- [WORK TO COMPLETE]:
Your task is to quote, unchanged, only the lines from the one with "add('rear_plate', plateGeometry(), 'gloss_white');" through the one with "obj.matrix_world = world", both ends included.

- [DATA LINES]:
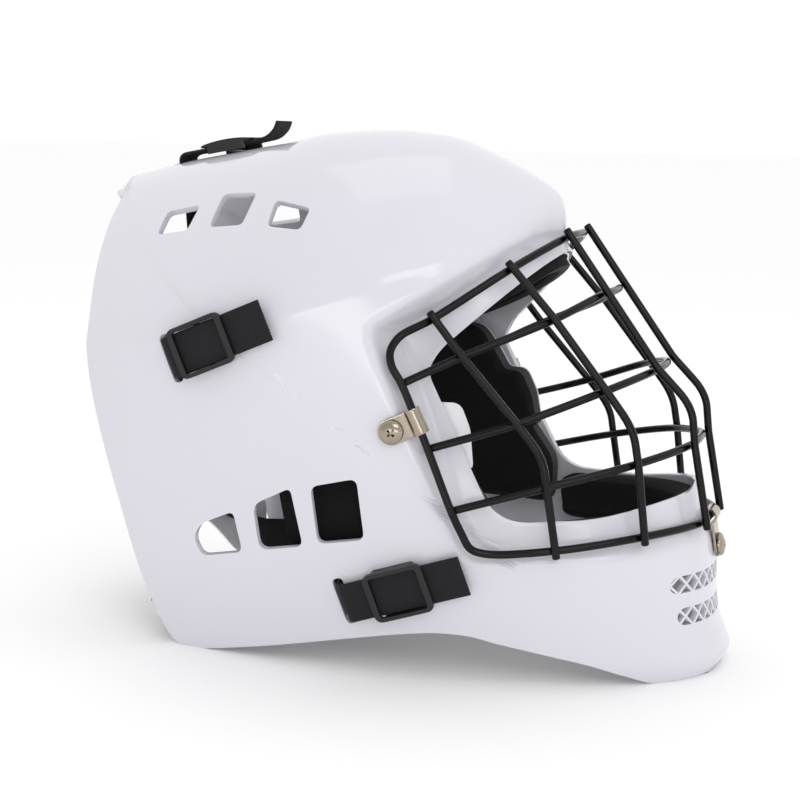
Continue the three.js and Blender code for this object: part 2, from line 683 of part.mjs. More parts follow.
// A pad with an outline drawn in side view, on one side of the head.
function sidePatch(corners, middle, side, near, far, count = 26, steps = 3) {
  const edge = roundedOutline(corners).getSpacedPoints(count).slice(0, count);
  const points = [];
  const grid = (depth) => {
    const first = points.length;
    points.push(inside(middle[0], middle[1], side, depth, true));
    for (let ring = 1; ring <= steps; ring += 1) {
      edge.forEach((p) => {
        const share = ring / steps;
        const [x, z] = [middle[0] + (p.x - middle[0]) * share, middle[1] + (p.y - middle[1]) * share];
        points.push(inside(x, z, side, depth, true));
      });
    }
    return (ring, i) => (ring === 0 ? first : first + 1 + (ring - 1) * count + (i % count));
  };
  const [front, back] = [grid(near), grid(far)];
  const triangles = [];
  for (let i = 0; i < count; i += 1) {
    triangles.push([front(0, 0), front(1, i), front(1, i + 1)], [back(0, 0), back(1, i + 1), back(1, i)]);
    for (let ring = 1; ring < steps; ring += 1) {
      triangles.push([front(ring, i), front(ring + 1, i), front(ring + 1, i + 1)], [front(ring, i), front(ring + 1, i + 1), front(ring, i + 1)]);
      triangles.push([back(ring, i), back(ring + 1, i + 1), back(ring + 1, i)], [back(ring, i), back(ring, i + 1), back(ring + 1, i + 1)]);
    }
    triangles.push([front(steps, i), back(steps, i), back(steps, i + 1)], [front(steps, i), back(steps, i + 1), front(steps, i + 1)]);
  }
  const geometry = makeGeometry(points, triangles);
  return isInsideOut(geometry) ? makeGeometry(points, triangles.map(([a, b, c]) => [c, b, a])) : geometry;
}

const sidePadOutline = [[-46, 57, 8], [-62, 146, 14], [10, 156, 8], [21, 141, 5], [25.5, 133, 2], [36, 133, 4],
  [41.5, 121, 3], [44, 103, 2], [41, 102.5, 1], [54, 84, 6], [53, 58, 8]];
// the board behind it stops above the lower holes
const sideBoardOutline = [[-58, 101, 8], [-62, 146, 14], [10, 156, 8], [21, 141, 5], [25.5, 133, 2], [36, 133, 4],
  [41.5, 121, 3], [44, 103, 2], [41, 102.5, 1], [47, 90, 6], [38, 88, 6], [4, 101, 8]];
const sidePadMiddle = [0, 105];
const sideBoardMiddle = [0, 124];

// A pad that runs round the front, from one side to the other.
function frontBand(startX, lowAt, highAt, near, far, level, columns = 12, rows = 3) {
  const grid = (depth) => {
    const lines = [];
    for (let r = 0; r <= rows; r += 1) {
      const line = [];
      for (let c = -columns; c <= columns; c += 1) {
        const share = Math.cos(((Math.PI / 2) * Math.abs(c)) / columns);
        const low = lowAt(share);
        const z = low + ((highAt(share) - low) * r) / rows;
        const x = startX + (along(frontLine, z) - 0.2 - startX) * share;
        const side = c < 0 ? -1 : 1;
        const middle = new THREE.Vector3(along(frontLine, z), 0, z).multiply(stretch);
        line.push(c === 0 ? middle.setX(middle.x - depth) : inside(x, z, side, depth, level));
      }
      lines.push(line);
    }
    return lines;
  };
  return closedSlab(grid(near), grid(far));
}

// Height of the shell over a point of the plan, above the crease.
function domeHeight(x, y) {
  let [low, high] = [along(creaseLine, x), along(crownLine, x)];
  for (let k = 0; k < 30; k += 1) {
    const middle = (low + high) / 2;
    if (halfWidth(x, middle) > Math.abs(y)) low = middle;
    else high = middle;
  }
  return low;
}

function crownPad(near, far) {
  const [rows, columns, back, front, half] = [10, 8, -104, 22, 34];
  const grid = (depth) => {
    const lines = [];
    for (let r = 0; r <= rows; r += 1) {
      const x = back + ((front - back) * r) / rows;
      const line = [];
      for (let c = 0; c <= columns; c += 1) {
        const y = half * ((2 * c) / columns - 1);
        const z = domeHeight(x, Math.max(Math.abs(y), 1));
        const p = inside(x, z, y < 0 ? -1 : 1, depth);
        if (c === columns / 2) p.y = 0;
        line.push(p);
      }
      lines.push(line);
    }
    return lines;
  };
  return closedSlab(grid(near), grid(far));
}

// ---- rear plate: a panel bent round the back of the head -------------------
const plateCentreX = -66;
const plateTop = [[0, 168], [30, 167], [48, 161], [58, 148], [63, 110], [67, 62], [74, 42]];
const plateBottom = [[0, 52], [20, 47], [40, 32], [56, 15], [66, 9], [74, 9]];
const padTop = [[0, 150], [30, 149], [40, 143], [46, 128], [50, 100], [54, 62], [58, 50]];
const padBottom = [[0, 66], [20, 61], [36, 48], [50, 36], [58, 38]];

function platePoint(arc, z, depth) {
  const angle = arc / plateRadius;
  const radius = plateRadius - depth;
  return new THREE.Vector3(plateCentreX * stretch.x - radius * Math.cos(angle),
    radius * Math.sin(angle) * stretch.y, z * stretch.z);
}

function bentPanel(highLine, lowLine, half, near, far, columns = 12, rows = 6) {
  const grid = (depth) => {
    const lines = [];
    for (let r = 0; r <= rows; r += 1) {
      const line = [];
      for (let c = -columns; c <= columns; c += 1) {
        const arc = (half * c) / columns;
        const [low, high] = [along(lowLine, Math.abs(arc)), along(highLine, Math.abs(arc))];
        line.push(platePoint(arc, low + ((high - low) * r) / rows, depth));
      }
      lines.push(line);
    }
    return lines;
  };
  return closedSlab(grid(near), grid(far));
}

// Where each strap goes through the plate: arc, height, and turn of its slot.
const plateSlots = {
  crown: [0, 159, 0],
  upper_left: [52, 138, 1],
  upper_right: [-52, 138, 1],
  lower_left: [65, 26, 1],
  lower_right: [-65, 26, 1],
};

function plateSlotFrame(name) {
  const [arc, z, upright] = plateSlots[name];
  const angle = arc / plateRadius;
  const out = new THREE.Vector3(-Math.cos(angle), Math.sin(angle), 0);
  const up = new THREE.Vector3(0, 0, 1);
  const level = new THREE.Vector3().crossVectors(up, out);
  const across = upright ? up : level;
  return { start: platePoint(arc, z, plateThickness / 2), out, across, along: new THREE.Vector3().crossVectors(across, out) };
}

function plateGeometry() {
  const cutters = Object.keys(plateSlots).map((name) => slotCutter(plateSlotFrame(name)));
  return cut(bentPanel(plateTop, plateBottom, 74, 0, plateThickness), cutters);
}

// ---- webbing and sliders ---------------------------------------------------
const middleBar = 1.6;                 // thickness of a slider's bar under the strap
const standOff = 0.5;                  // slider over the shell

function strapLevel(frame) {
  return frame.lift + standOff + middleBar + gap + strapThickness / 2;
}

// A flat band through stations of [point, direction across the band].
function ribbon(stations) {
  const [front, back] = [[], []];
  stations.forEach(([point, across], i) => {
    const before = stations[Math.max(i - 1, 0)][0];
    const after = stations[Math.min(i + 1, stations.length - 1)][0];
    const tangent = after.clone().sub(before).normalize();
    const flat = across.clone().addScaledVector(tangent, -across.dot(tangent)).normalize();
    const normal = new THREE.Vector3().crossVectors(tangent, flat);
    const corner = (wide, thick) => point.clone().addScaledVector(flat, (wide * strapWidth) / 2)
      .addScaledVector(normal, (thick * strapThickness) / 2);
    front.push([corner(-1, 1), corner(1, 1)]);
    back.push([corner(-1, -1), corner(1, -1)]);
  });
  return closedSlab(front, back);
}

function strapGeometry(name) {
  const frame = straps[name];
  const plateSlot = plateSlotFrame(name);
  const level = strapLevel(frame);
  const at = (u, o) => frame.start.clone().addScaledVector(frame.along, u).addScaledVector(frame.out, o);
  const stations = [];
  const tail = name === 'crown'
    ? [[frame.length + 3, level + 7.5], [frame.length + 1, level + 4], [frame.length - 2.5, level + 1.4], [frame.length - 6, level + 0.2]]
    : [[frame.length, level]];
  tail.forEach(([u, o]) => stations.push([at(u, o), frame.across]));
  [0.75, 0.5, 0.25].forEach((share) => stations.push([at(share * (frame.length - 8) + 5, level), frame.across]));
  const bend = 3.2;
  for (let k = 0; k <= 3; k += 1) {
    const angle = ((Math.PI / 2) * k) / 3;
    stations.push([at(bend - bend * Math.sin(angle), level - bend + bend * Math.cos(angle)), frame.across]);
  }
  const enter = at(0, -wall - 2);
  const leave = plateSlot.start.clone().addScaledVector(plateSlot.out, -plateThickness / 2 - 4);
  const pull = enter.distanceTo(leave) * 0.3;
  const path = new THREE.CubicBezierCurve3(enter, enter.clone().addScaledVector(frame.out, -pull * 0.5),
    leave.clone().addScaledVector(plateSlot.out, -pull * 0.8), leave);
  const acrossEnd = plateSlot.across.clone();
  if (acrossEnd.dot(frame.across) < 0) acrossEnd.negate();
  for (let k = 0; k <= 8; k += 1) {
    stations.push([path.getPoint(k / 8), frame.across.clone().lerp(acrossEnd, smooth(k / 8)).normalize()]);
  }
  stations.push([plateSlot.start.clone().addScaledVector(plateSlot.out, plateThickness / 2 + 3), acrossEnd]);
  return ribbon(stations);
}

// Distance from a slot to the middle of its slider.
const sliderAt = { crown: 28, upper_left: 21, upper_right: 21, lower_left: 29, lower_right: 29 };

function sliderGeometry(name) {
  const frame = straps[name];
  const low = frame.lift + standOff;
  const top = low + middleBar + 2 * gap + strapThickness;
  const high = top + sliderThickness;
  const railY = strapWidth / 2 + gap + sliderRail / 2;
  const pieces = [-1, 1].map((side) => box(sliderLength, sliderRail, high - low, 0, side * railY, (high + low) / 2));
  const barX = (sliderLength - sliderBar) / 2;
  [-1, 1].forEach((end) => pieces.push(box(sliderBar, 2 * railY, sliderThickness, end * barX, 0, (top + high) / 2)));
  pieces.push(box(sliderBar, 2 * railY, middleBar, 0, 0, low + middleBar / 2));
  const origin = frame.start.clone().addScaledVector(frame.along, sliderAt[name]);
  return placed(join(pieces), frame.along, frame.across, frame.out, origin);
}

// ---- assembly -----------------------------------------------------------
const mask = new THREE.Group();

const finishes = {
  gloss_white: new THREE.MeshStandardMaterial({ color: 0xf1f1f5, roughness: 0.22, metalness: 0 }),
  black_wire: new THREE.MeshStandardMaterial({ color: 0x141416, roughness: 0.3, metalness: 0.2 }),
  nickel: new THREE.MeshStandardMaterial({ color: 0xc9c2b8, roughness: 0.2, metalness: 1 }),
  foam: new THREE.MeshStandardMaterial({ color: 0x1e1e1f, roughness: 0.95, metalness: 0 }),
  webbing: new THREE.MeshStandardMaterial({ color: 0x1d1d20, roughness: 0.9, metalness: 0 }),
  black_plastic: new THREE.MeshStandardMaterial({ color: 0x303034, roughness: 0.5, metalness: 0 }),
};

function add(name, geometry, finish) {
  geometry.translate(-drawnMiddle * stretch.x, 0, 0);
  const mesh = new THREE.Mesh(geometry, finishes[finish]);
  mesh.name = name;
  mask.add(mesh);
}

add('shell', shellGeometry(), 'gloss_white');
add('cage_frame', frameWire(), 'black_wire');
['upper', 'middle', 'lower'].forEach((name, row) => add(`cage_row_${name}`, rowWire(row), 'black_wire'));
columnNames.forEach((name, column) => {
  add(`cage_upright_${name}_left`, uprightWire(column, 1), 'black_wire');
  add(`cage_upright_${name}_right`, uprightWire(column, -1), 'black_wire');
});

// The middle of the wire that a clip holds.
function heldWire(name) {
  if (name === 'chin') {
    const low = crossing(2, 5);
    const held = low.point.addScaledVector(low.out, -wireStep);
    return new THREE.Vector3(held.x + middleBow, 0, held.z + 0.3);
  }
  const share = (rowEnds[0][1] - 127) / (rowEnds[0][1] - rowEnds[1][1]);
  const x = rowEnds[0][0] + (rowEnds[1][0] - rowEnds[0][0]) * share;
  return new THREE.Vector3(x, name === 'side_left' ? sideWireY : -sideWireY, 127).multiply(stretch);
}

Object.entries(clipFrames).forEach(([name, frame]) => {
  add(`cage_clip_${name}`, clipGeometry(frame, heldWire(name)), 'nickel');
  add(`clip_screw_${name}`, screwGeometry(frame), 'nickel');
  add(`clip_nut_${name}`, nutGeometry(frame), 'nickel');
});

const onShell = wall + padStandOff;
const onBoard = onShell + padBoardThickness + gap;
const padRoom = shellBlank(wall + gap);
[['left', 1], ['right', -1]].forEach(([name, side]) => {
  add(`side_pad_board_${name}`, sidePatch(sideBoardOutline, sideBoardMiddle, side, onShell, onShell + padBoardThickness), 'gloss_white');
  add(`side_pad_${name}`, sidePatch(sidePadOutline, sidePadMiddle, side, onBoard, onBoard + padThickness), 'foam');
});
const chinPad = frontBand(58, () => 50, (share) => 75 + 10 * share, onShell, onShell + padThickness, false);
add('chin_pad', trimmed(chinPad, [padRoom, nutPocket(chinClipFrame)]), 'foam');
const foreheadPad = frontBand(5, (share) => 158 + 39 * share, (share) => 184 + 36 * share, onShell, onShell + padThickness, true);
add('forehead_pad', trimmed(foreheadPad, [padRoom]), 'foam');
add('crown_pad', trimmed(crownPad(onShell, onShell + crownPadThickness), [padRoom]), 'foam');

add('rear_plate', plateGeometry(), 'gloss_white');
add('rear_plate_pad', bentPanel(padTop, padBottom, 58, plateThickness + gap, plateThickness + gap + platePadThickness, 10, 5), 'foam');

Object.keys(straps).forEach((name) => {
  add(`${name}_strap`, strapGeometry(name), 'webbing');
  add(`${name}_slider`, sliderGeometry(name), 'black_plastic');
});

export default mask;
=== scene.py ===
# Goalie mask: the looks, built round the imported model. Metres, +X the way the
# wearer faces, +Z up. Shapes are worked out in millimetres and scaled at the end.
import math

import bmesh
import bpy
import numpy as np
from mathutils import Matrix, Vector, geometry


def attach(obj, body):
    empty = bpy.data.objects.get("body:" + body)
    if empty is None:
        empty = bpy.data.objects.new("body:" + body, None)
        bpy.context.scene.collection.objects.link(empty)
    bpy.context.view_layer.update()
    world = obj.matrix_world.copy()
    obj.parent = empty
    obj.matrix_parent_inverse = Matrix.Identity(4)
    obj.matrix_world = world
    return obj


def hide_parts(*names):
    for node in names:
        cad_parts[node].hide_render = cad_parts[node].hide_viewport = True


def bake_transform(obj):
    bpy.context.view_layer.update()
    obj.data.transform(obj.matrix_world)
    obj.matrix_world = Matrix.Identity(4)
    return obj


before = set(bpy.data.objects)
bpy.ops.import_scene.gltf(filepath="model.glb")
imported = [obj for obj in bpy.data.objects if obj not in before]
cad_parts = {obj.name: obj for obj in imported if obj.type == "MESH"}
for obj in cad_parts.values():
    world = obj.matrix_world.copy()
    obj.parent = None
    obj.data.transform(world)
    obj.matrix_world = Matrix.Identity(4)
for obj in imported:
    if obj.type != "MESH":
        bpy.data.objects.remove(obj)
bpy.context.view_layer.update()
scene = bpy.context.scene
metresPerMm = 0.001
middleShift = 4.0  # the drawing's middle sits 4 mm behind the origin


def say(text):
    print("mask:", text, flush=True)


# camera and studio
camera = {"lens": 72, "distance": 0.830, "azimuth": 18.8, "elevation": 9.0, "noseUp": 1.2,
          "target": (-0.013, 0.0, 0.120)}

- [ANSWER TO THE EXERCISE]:
add('rear_plate', plateGeometry(), 'gloss_white');
add('rear_plate_pad', bentPanel(padTop, padBottom, 58, plateThickness + gap, plateThickness + gap + platePadThickness, 10, 5), 'foam');

Object.keys(straps).forEach((name) => {
  add(`${name}_strap`, strapGeometry(name), 'webbing');
  add(`${name}_slider`, sliderGeometry(name), 'black_plastic');
});

export default mask;
=== scene.py ===
# Goalie mask: the looks, built round the imported model. Metres, +X the way the
# wearer faces, +Z up. Shapes are worked out in millimetres and scaled at the end.
import math

import bmesh
import bpy
import numpy as np
from mathutils import Matrix, Vector, geometry


def attach(obj, body):
    empty = bpy.data.objects.get("body:" + body)
    if empty is None:
        empty = bpy.data.objects.new("body:" + body, None)
        bpy.context.scene.collection.objects.link(empty)
    bpy.context.view_layer.update()
    world = obj.matrix_world.copy()
    obj.parent = empty
    obj.matrix_parent_inverse = Matrix.Identity(4)
    obj.matrix_world = world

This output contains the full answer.